■ **PROVIDED MATERIAL**:
◇ ◇ ◇ ◇ ◇
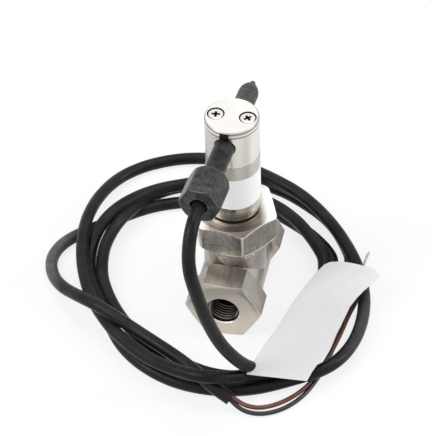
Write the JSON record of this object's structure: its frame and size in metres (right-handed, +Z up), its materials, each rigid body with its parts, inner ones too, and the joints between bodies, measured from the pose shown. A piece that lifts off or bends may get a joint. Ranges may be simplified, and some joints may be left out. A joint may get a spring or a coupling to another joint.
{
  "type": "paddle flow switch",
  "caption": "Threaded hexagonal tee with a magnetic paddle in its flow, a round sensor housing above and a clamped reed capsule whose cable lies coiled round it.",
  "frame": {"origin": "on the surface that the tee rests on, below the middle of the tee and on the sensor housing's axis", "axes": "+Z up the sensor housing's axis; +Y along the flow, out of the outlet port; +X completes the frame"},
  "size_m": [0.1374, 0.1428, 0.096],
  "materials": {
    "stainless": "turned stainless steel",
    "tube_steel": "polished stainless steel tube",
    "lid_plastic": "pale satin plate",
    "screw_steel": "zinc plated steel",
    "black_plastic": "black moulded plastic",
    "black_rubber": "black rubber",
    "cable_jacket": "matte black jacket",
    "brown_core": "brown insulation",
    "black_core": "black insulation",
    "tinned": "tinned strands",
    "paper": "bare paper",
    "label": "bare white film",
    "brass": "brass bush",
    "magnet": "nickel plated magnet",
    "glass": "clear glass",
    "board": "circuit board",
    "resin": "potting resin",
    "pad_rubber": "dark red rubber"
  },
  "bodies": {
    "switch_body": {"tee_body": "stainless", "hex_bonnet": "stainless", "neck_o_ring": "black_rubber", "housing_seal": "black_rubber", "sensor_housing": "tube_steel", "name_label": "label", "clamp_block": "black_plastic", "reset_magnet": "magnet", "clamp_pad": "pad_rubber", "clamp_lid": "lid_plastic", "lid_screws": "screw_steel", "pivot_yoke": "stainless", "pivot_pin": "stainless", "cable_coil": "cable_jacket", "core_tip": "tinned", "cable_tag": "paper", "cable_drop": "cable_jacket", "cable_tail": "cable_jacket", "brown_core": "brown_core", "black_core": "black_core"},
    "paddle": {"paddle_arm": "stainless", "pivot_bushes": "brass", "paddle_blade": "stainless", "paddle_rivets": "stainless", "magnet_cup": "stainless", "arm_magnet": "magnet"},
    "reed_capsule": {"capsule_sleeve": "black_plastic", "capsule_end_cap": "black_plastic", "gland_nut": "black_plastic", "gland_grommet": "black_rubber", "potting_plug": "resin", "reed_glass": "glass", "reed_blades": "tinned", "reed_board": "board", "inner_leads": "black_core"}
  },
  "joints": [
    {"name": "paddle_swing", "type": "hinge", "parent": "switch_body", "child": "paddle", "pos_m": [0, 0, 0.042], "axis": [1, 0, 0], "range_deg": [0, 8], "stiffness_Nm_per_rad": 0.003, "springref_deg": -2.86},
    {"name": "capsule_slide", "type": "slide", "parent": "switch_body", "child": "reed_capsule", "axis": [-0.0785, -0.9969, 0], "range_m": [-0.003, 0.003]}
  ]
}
◇ ◇ ◇ ◇ ◇
Output all of the data above without any alteration.

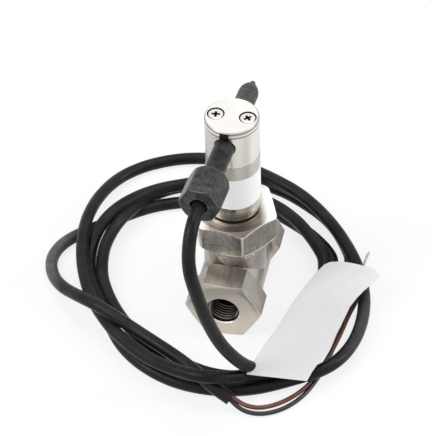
Write the JSON record of this object's structure: its frame and size in metres (right-handed, +Z up), its materials, each rigid body with its parts, inner ones too, and the joints between bodies, measured from the pose shown. A piece that lifts off or bends may get a joint. Ranges may be simplified, and some joints may be left out. A joint may get a spring or a coupling to another joint.
{
  "type": "paddle flow switch",
  "caption": "Threaded hexagonal tee with a magnetic paddle in its flow, a round sensor housing above and a clamped reed capsule whose cable lies coiled round it.",
  "frame": {"origin": "on the surface that the tee rests on, below the middle of the tee and on the sensor housing's axis", "axes": "+Z up the sensor housing's axis; +Y along the flow, out of the outlet port; +X completes the frame"},
  "size_m": [0.1374, 0.1428, 0.096],
  "materials": {
    "stainless": "turned stainless steel",
    "tube_steel": "polished stainless steel tube",
    "lid_plastic": "pale satin plate",
    "screw_steel": "zinc plated steel",
    "black_plastic": "black moulded plastic",
    "black_rubber": "black rubber",
    "cable_jacket": "matte black jacket",
    "brown_core": "brown insulation",
    "black_core": "black insulation",
    "tinned": "tinned strands",
    "paper": "bare paper",
    "label": "bare white film",
    "brass": "brass bush",
    "magnet": "nickel plated magnet",
    "glass": "clear glass",
    "board": "circuit board",
    "resin": "potting resin",
    "pad_rubber": "dark red rubber"
  },
  "bodies": {
    "switch_body": {"tee_body": "stainless", "hex_bonnet": "stainless", "neck_o_ring": "black_rubber", "housing_seal": "black_rubber", "sensor_housing": "tube_steel", "name_label": "label", "clamp_block": "black_plastic", "reset_magnet": "magnet", "clamp_pad": "pad_rubber", "clamp_lid": "lid_plastic", "lid_screws": "screw_steel", "pivot_yoke": "stainless", "pivot_pin": "stainless", "cable_coil": "cable_jacket", "core_tip": "tinned", "cable_tag": "paper", "cable_drop": "cable_jacket", "cable_tail": "cable_jacket", "brown_core": "brown_core", "black_core": "black_core"},
    "paddle": {"paddle_arm": "stainless", "pivot_bushes": "brass", "paddle_blade": "stainless", "paddle_rivets": "stainless", "magnet_cup": "stainless", "arm_magnet": "magnet"},
    "reed_capsule": {"capsule_sleeve": "black_plastic", "capsule_end_cap": "black_plastic", "gland_nut": "black_plastic", "gland_grommet": "black_rubber", "potting_plug": "resin", "reed_glass": "glass", "reed_blades": "tinned", "reed_board": "board", "inner_leads": "black_core"}
  },
  "joints": [
    {"name": "paddle_swing", "type": "hinge", "parent": "switch_body", "child": "paddle", "pos_m": [0, 0, 0.042], "axis": [1, 0, 0], "range_deg": [0, 8], "stiffness_Nm_per_rad": 0.003, "springref_deg": -2.86},
    {"name": "capsule_slide", "type": "slide", "parent": "switch_body", "child": "reed_capsule", "axis": [-0.0785, -0.9969, 0], "range_m": [-0.003, 0.003]}
  ]
}